Assessment on the wear failure of additively manufactured stainless steel 316L with different scan pattern in simulated body fluid condition

Abstract

Because of higher contact area, the additively manufactured SS 316L (AM built 316L) generates a high frictional heat and wear in the lubricated sliding condition. So to counteract this, different scan patterns like stripe, contour and porous-chessboard were developed for AM built 316L to reduce the contact area. Importantly, the variation in scan patterns could induce different wear mechanisms when two surfaces slide against each other. Therefore, it is essential to analyse the wear failures for the different scan patterns in simulated body fluid (SBF) conditions, which was not carried out previously.
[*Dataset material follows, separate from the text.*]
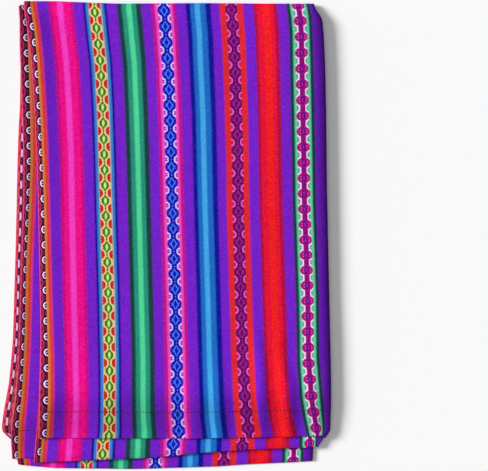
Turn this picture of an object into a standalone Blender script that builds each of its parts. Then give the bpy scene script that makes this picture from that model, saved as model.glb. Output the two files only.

In the present study, the simulated body fluid (SBF) conditions are designed to mimic the chemical and physical properties of body fluids and also, the article correlates how the tribological behaviour of AM-built 316L varies in the SBF condition. Furthermore, the porosity, elemental composition, surface roughness, density, phase structure, residual stress, hardness, friction, and wear properties of AM built 316L samples has been characterized. X-ray diffractometer (XRD) analysis confirmed the presence of high intensity γ-Fe (111) peaks for the porous-chessboard pattern, because of high dislocation density. Compressive residual stress has been reported for all scan patterns due to the difference in the thermal expansion and contraction between the built layers. Novel cross linked porous-chessboard pattern has a higher wear resistance with low COF compared to the other scan pattern. Furthermore, the exhibition of different wear mechanisms like abrasive and adhesive wear, breaking of lubrication film, patches, and fatigue regions for the different scan patterns were detailed in this study.